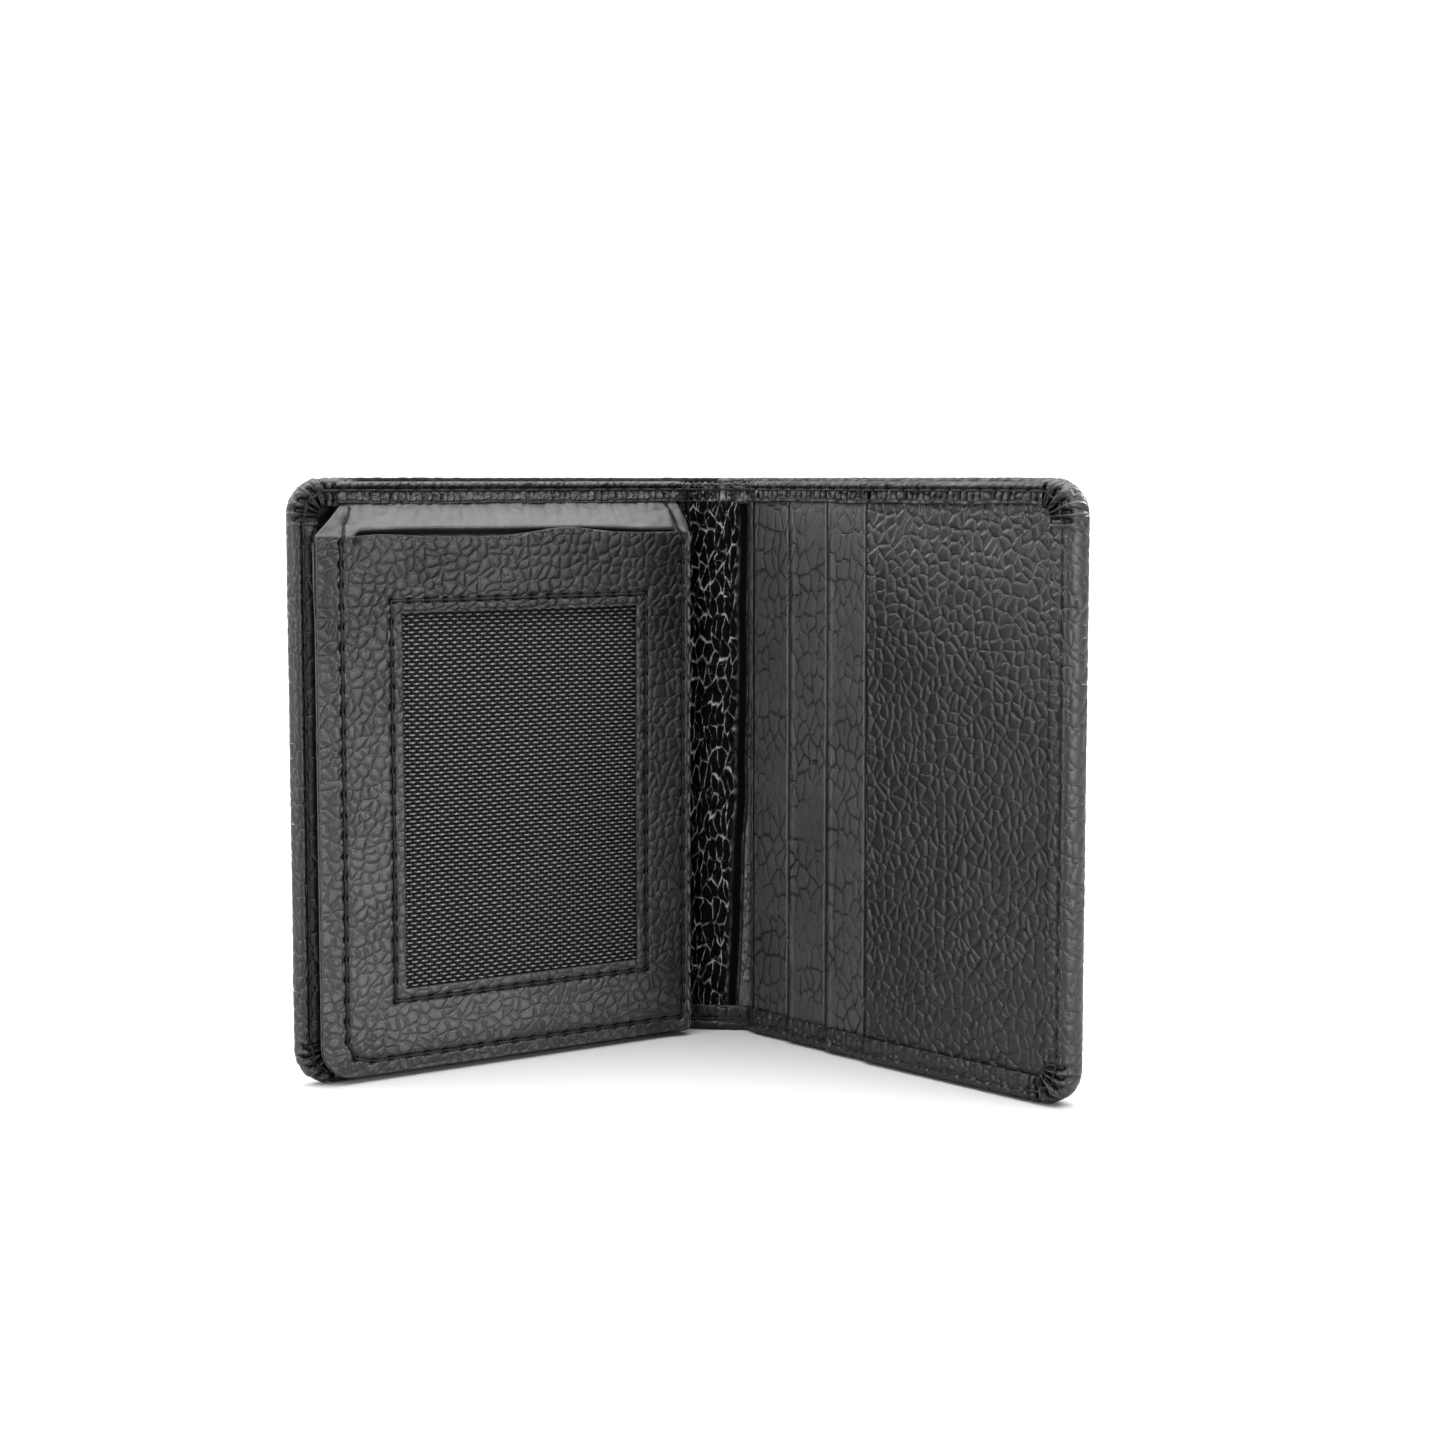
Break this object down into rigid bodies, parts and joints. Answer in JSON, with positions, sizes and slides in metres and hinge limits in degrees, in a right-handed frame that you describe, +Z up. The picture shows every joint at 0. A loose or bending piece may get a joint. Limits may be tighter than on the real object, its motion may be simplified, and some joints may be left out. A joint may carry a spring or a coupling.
{
  "type": "trifold wallet",
  "caption": "Compact pebbled leather pocket wallet standing open, with a flip-up identity leaf and stacked card pockets.",
  "frame": {"origin": "middle of the open wallet's footprint, on the surface that it stands on", "axes": "+Z up along the spine, the spine at +Y and the opening towards -Y, +X from the identity-leaf side to the card-pocket side"},
  "size_m": [0.137, 0.0588, 0.105],
  "materials": {
    "outer_leather": "pebbled, satin",
    "inner_leather": "pebbled, satin",
    "lining_fabric": "plain woven, matte",
    "window_mesh": "open plain-weave nylon",
    "sewing_thread": "waxed polyester thread"
  },
  "bodies": {
    "spine": {"spine_cover": "outer_leather", "spine_inner_panel": "inner_leather"},
    "left_panel": {"left_cover": "outer_leather", "left_bill_lining": "lining_fabric", "left_inner_panel": "inner_leather", "left_slip_pocket": "inner_leather", "leaf_hanger_tab": "inner_leather", "left_hem_seam": "sewing_thread"},
    "right_panel": {"right_cover": "outer_leather", "right_bill_lining": "lining_fabric", "right_inner_panel": "inner_leather", "card_slot1": "inner_leather", "card_slot2": "inner_leather", "card_slot3": "inner_leather", "front_pocket": "inner_leather", "right_hem_seam": "sewing_thread"},
    "leaf": {"leaf_back_panel": "inner_leather", "leaf_pocket_lining": "lining_fabric", "window_mesh": "window_mesh", "leaf_front_panel": "inner_leather", "leaf_edge_seam": "sewing_thread", "window_seam": "sewing_thread"}
  },
  "joints": [
    {"name": "left_fold", "type": "hinge", "parent": "spine", "child": "left_panel", "pos_m": [-0.0067, 0.02902, 0], "axis": [0, 0, 1], "range_deg": [-41.5, 48.5]},
    {"name": "right_fold", "type": "hinge", "parent": "spine", "child": "right_panel", "pos_m": [0.0067, 0.02902, 0], "axis": [0, 0, -1], "range_deg": [-41.5, 48.5]},
    {"name": "leaf_flip", "type": "hinge", "parent": "left_panel", "child": "leaf", "pos_m": [0.0012, 0.0302, 0.1004], "axis": [-0.749, -0.6626, 0], "range_deg": [0, 170]}
  ]
}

::::

Reproduce the listing above word for word.

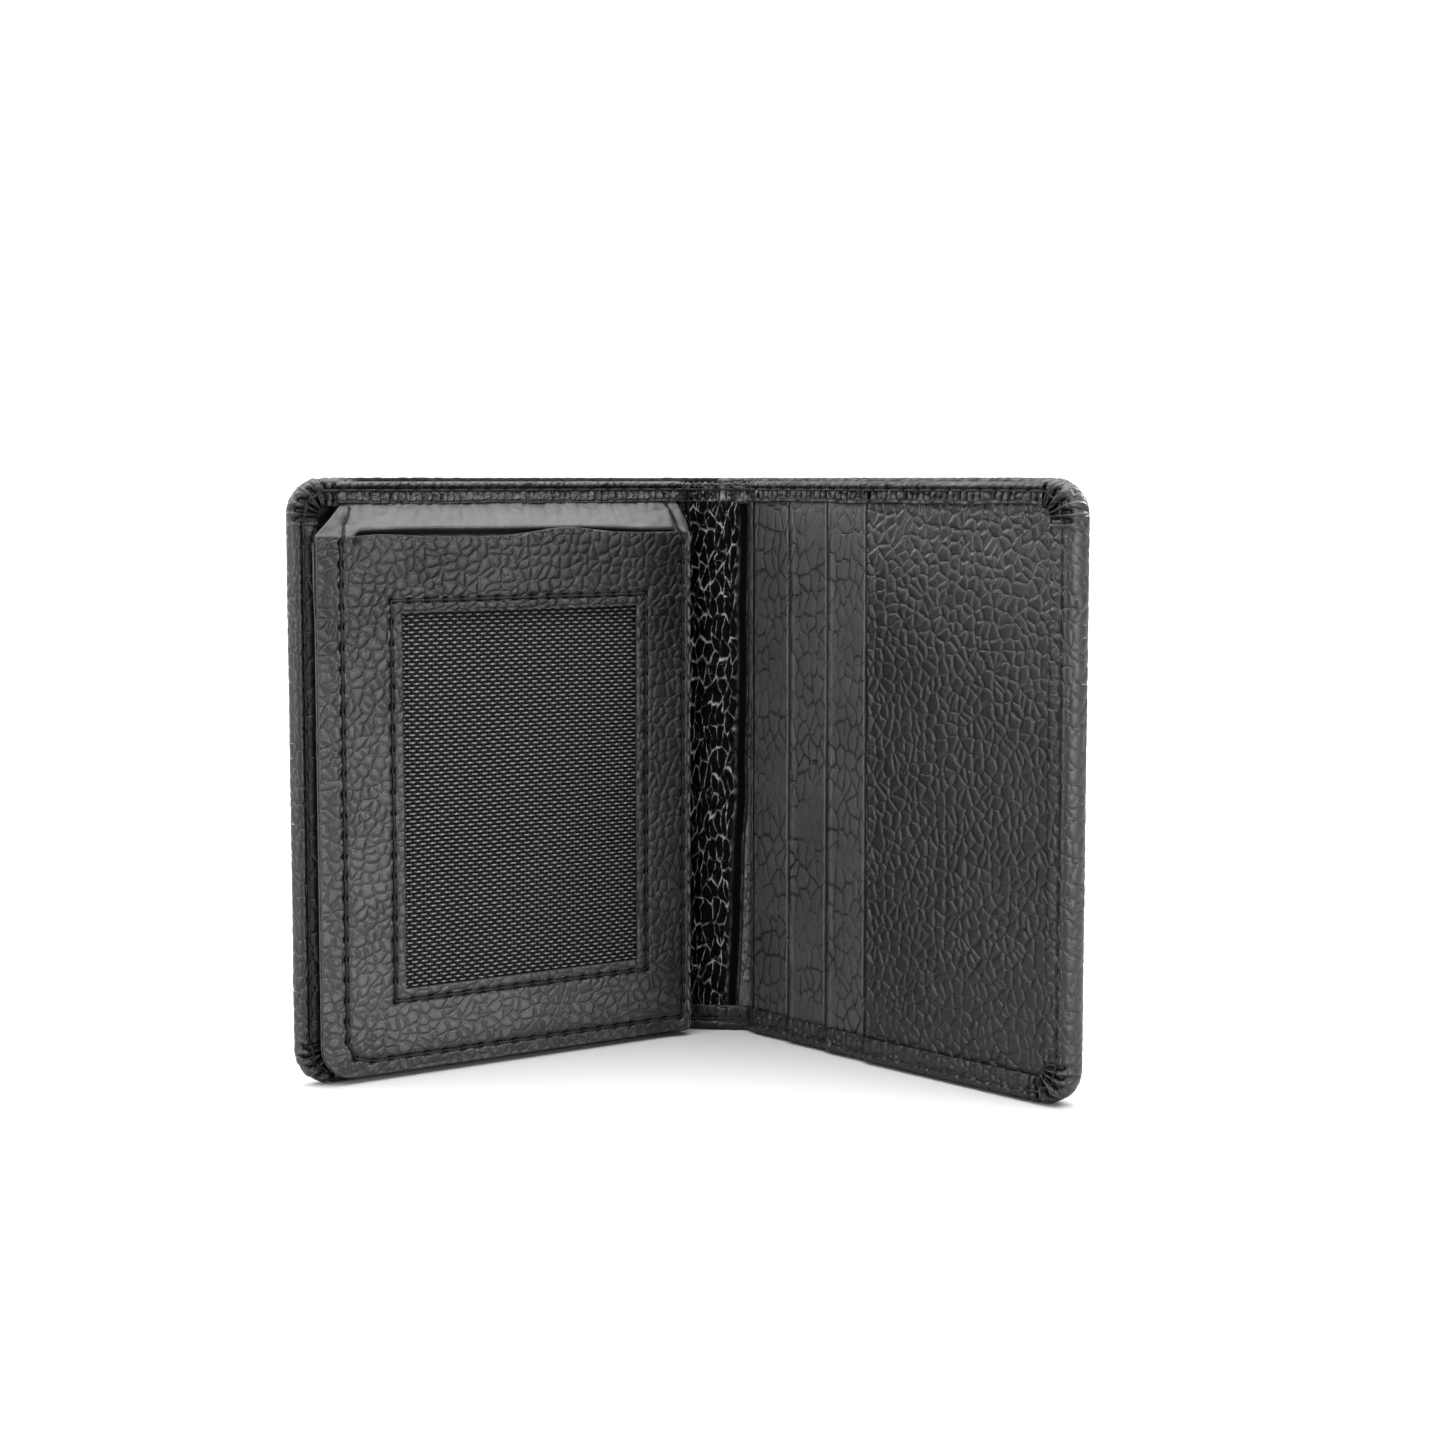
Break this object down into rigid bodies, parts and joints. Answer in JSON, with positions, sizes and slides in metres and hinge limits in degrees, in a right-handed frame that you describe, +Z up. The picture shows every joint at 0. A loose or bending piece may get a joint. Limits may be tighter than on the real object, its motion may be simplified, and some joints may be left out. A joint may carry a spring or a coupling.
{
  "type": "trifold wallet",
  "caption": "Compact pebbled leather pocket wallet standing open, with a flip-up identity leaf and stacked card pockets.",
  "frame": {"origin": "middle of the open wallet's footprint, on the surface that it stands on", "axes": "+Z up along the spine, the spine at +Y and the opening towards -Y, +X from the identity-leaf side to the card-pocket side"},
  "size_m": [0.137, 0.0588, 0.105],
  "materials": {
    "outer_leather": "pebbled, satin",
    "inner_leather": "pebbled, satin",
    "lining_fabric": "plain woven, matte",
    "window_mesh": "open plain-weave nylon",
    "sewing_thread": "waxed polyester thread"
  },
  "bodies": {
    "spine": {"spine_cover": "outer_leather", "spine_inner_panel": "inner_leather"},
    "left_panel": {"left_cover": "outer_leather", "left_bill_lining": "lining_fabric", "left_inner_panel": "inner_leather", "left_slip_pocket": "inner_leather", "leaf_hanger_tab": "inner_leather", "left_hem_seam": "sewing_thread"},
    "right_panel": {"right_cover": "outer_leather", "right_bill_lining": "lining_fabric", "right_inner_panel": "inner_leather", "card_slot1": "inner_leather", "card_slot2": "inner_leather", "card_slot3": "inner_leather", "front_pocket": "inner_leather", "right_hem_seam": "sewing_thread"},
    "leaf": {"leaf_back_panel": "inner_leather", "leaf_pocket_lining": "lining_fabric", "window_mesh": "window_mesh", "leaf_front_panel": "inner_leather", "leaf_edge_seam": "sewing_thread", "window_seam": "sewing_thread"}
  },
  "joints": [
    {"name": "left_fold", "type": "hinge", "parent": "spine", "child": "left_panel", "pos_m": [-0.0067, 0.02902, 0], "axis": [0, 0, 1], "range_deg": [-41.5, 48.5]},
    {"name": "right_fold", "type": "hinge", "parent": "spine", "child": "right_panel", "pos_m": [0.0067, 0.02902, 0], "axis": [0, 0, -1], "range_deg": [-41.5, 48.5]},
    {"name": "leaf_flip", "type": "hinge", "parent": "left_panel", "child": "leaf", "pos_m": [0.0012, 0.0302, 0.1004], "axis": [-0.749, -0.6626, 0], "range_deg": [0, 170]}
  ]
}